**OBJECTIVE**
Can the data below be echoed back word for word?

**DATASET SECTION**

★ ★ ★ ★

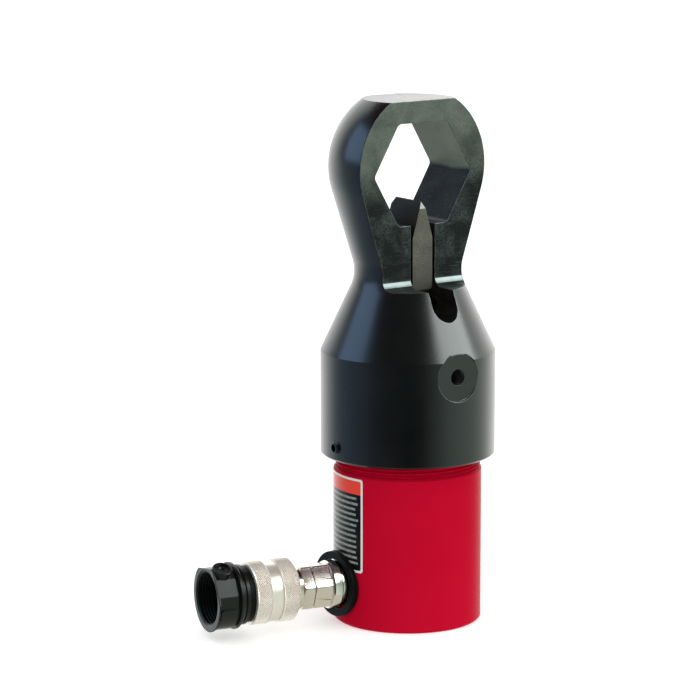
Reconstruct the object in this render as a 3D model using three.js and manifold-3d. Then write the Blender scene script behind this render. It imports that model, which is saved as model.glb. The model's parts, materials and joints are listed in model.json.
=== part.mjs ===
// Hydraulic nut splitter: a steel cutter head with a hexagonal opening, screwed on a short
// single-acting cylinder that drives a chisel blade up into the opening.
// Millimetres, +Z up along the cylinder's axis, origin at the centre of the base face,
// the head's front face towards -Y and the coupler towards -X.
import * as THREE from "three";
import { mergeVertices } from "three/addons/utils/BufferGeometryUtils.js";
import Module from "manifold-3d";

const wasm = await Module();
wasm.setup();

// ---- Driving dimensions ----------------------------------------------------------------------

const GAP = 0.3; // clearance between pieces that rest on each other
const BIG_ROUND = 48; // sides of the barrel, the head and the plunger
const SMALL_ROUND = 24; // sides of the coupler's pieces
const TINY_ROUND = 16; // sides of screws and stems
const THROUGH = 70; // half-length of a cutter that runs right through the head

const BARREL = { radius: 42.86, height: 139.7, shoulder: 90.3, floor: 14, bore: 32.55 };
const COLLAR = { major: 42.07, minor: 40.9, pitch: 2.117, crests: 4 };
const STROKE = 25.4;

const HEAD = {
  skirtRadius: 50.37,
  bottom: 97.7,
  coneStart: 158.2,
  coneAngle: THREE.MathUtils.degToRad(25),
  flareAngle: THREE.MathUtils.degToRad(16.5),
  neckFillet: 22,
  domeRadius: 47.85,
  domeOffset: -2, // the dome's arc is centred a little beyond the axis
  domeZ: 264.4,
  top: 302.85,
  front: -14.2,
  back: 25.1,
  shelf: 196,
  shelfFillet: 6,
};
const HEX_OPENING = { acrossFlats: 58.2, z: 261.2, corner: 3.6 };
const SLOT = { width: 16.9, bottom: 179.3 };
const KEY_HOLE = { z: 149, radius: 4.75, spotRadius: 14, spotY: -48.2 };
const LOCK_SCREW = { z: 106, radius: 3.6, reach: 52.1, length: 11.2, socket: 2 };

const BLADE = {
  tip: 245.3,
  bevelZ: 241.2,
  bevelHalf: 2.2,
  wedgeZ: 224.5,
  half: 6.95,
  bottom: 194.3,
  depth: 28,
  endChamfer: 1.9,
  shankRadius: 6.35,
};
const PLUNGER = {
  bottom: 34,
  landTop: 92.6,
  top: 139.9,
  landRadius: 32.3,
  rodRadius: 28.5,
  springBore: 17.5,
  springBoreTop: 112,
};
const HOLDER = { radius: 17, top: 163, studRadius: 12.2, studBottom: 118, socketFloor: 146 };
const STOP_RING = { bottom: 118.3, top: 139.2, outer: 35.9, inner: 28.8 };
const SPRING = { meanRadius: 10.4, wire: 2, bottom: 24, top: 103, turns: 11 };

const LABEL = { from: 72.2, sweep: 90.8, bottom: 33.4, top: 88.3, gap: 0.06, thickness: 0.2 };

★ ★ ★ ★

**SOLUTION TO THIS TASK**
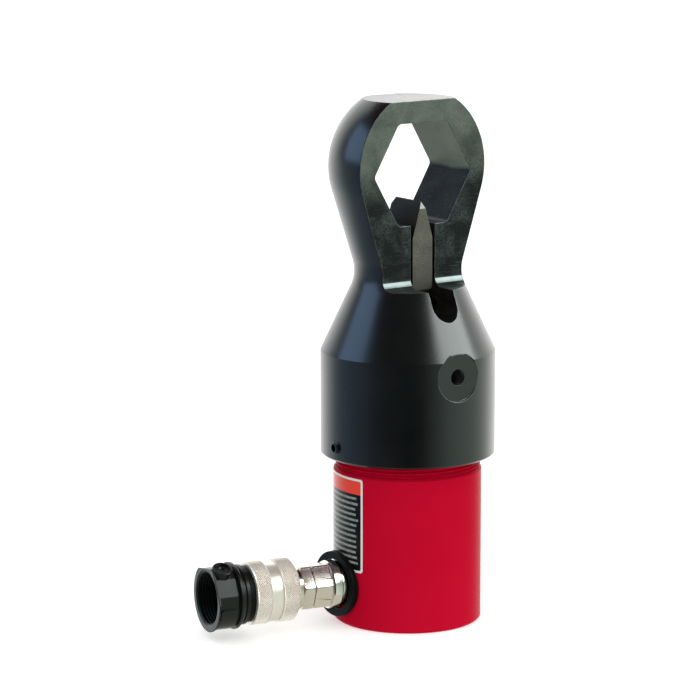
Reconstruct the object in this render as a 3D model using three.js and manifold-3d. Then write the Blender scene script behind this render. It imports that model, which is saved as model.glb. The model's parts, materials and joints are listed in model.json.
=== part.mjs ===
// Hydraulic nut splitter: a steel cutter head with a hexagonal opening, screwed on a short
// single-acting cylinder that drives a chisel blade up into the opening.
// Millimetres, +Z up along the cylinder's axis, origin at the centre of the base face,
// the head's front face towards -Y and the coupler towards -X.
import * as THREE from "three";
import { mergeVertices } from "three/addons/utils/BufferGeometryUtils.js";
import Module from "manifold-3d";

const wasm = await Module();
wasm.setup();

// ---- Driving dimensions ----------------------------------------------------------------------

const GAP = 0.3; // clearance between pieces that rest on each other
const BIG_ROUND = 48; // sides of the barrel, the head and the plunger
const SMALL_ROUND = 24; // sides of the coupler's pieces
const TINY_ROUND = 16; // sides of screws and stems
const THROUGH = 70; // half-length of a cutter that runs right through the head

const BARREL = { radius: 42.86, height: 139.7, shoulder: 90.3, floor: 14, bore: 32.55 };
const COLLAR = { major: 42.07, minor: 40.9, pitch: 2.117, crests: 4 };
const STROKE = 25.4;

const HEAD = {
  skirtRadius: 50.37,
  bottom: 97.7,
  coneStart: 158.2,
  coneAngle: THREE.MathUtils.degToRad(25),
  flareAngle: THREE.MathUtils.degToRad(16.5),
  neckFillet: 22,
  domeRadius: 47.85,
  domeOffset: -2, // the dome's arc is centred a little beyond the axis
  domeZ: 264.4,
  top: 302.85,
  front: -14.2,
  back: 25.1,
  shelf: 196,
  shelfFillet: 6,
};
const HEX_OPENING = { acrossFlats: 58.2, z: 261.2, corner: 3.6 };
const SLOT = { width: 16.9, bottom: 179.3 };
const KEY_HOLE = { z: 149, radius: 4.75, spotRadius: 14, spotY: -48.2 };
const LOCK_SCREW = { z: 106, radius: 3.6, reach: 52.1, length: 11.2, socket: 2 };

const BLADE = {
  tip: 245.3,
  bevelZ: 241.2,
  bevelHalf: 2.2,
  wedgeZ: 224.5,
  half: 6.95,
  bottom: 194.3,
  depth: 28,
  endChamfer: 1.9,
  shankRadius: 6.35,
};
const PLUNGER = {
  bottom: 34,
  landTop: 92.6,
  top: 139.9,
  landRadius: 32.3,
  rodRadius: 28.5,
  springBore: 17.5,
  springBoreTop: 112,
};
const HOLDER = { radius: 17, top: 163, studRadius: 12.2, studBottom: 118, socketFloor: 146 };
const STOP_RING = { bottom: 118.3, top: 139.2, outer: 35.9, inner: 28.8 };
const SPRING = { meanRadius: 10.4, wire: 2, bottom: 24, top: 103, turns: 11 };

const LABEL = { from: 72.2, sweep: 90.8, bottom: 33.4, top: 88.3, gap: 0.06, thickness: 0.2 };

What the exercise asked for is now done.